In contrast, Shamir’s secret sharing (SS) scheme10 can realize information theoretically secure storage systems, if data-transmission and authentication in the systems could be performed somehow in an information theoretically secure way. Some protocols based on SS further allow processing of shared data without reconstruction11. Practical implementations of data-transmission and user authentication with information theoretical security (ITS) are, however, not easy at all. The only the known way for data-transmission with ITS is to use one-time pad (OTP) with a truly random number key stream, which can be shared either by trusted couriers or quantum key distribution (QKD)12. As for message and user authentication, the Wegman-Carter scheme13 can be used to ensure ITS, but the data owner has to employ pre-shared keys for each storage server and spend them in the OTP manner. It requires frequent key sharing and rigorous key management. So in practice, most data storage services adopt an easier way, i.e., password authentication for on-line individual identifications due to its high usability. If the data owner registers the same password to all storage servers, attackers who can access at least one storage server is able to easily know the password and then access all the storage servers. Even if only hashed password is stored, a powerful malicious insider who can access a password file in a storage server may guess the password with an off-line dictionary attack. That is, by hashing all possible passwords and comparing with the registered hash value, the malicious insider can find out the correct password without making authentication transaction. To attain ITS against the malicious insider’s off-line dictionary attacks, different passwords should be used for different storage servers at each time. So the data owner has to remember many passwords and hence often tends to reuse a password or employ easy passwords, which introduces the vulnerability against an on-line dictionary attack even if the number of attack trials is limited. Although password-authenticated SS schemes14,15 based on homomorphic encryption use a single password and have high tolerance even against off-line dictionary attacks, they so far offer only computational security16.
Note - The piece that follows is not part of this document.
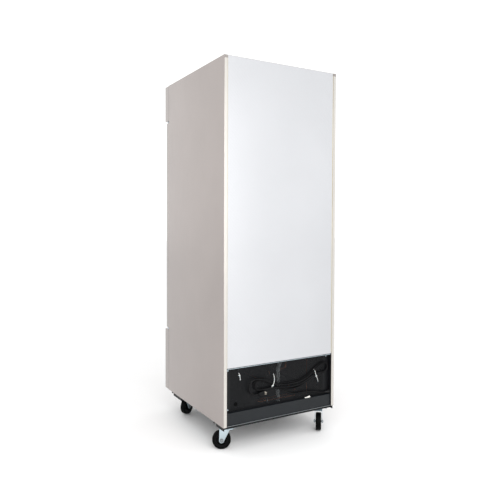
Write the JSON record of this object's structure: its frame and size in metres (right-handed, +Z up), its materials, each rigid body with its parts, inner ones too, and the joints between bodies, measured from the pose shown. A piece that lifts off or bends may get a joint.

Since critical data which should be securely stored for long periods of time are rapidly increasing, demands for an unbreakable distributed storage system ensured by ITS are increasing. If information theoretically secure password-authentication protocol could be implemented, it would be beneficial to SS schemes. To our best knowledge, however, such a storage system has never been proposed and demonstrated so far.

Here we newly develop and demonstrate an efficient information theoretically secure distributed storage system by combining quantum key distribution and password-authenticated secret sharing. In our system, ITS in user authentication can be realized by embedding a single-password authentication mechanism into the reconstruction process of an SS scheme, while ITS message authentication is ensured by the Wegman-Carter scheme. ITS in data transmission can be realized by using OTP with random number key streams supplied from “the QKD platform17”. The whole system operates by the interplay between the QKD platform and the application layer on it, in which password-authenticated secret sharing is implemented. Moreover, we show how the QKD platform is designed in a layer structure for high serviceability and availability of the secure storage system.

Method

Information-theoretically secure password-authenticated SS scheme

Our newly proposed password-authenticated secret sharing scheme is based on Shamir’s SS scheme. In the original Shamir’s SS scheme, secret data D is divided into n pieces of shares fD(a1), fD(a2), …, fD(an), where fD is a random polynomial of degree at most k − 1 with a free coefficient representing the secret data D itself and a1, a2, …, an are public values. Then, knowledge of any k or more pieces of fD(ai) makes D easily computable with Lagrange interpolation. For example, to determine the free coefficient D in the quadratic function fD(x), at least three shares are required because there are three unknown parameters in the quadratic function fD(x). On the other hand, knowledge of any k − 1 or fewer pieces of fD(ai) leaves D completely undetermined (in the sense that all its possible values are equally likely). That is, the attacker cannot recover the original data from less than the threshold k of shares even by using unlimited computational resources. Such a scheme is called (k, n)-threshold scheme. This enables secret calculations (addition and multiplication). In fact becomes a share of addition of two secret data D(1) and D(2). Likewise, is used as the share of D(1) × D(2). In multiplying process, however, the degree of the polynomial is 2k − 2. So, 2k − 1 of shares are necessary to reconstruct D(1) × D(2).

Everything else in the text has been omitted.